If yes, my resnet 50 is capturing at least as good as resnet 101. Yes?

ilovescience · September 19, 2019, 5:50am

Then do the same for text! Show that the LSTM is focusing on similar parts of the text as the BERT model. fastai already has this implemented for the AWD-LSTM over here so you might be able to use the source code for inspiration. Unfortunately they mention in the docs:

This was designed for AWD-LSTM only for the moment, because Transformer already has its own attentional model.

So you will have to write separate code for the transformer. Does this seem like something reasonable for your usecase?

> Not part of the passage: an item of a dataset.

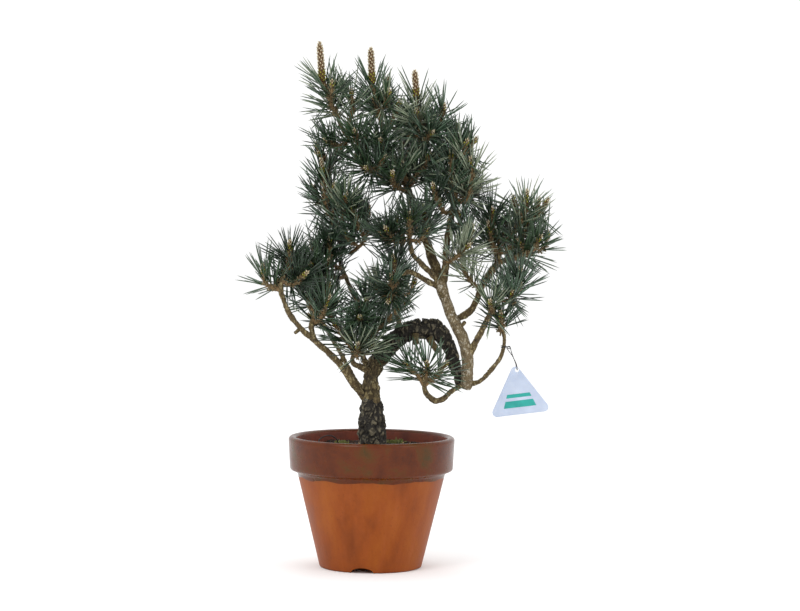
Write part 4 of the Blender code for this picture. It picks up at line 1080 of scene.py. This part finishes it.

heye0507 · September 19, 2019, 6:01am

wow, I can’t say how much I learned just by talking to you guys. I really appreciated the inputs.

And yes, I still straggle to understand attention and transformer (they are my blocks because I have not yet implemented seq2seq myself…). Therefore I wouldn’t be able to think through now for both of them… But I get the idea.

My question is, if text_1 cross both BERT and LSTM, grab the finally hidden state before pooling (I shouldn’t say embedding in the first place, or it is called embedding…), for these two things if I just do PCA analysis, will I see they actually close? PCA is capturing the most important things (vectors?) right? Anyway, people also pointed out I should know how to draw TF-IDF, word2vec, or PCA for data exploration…

Or I should say this,

If I let dataset_1 cross BERT, grab each of the feature embeddings (hidden state before classification head), do PCA on them (say PCA_result_1)
let same dataset_1 cross LSTM, grab each of the feature embeddings (hidden state before classification head), do PCA on them (say PCA_result_2)
compare these two PCA results, if BERT PCA distribution is similar as LSTM distribution, then classifier should perform similar?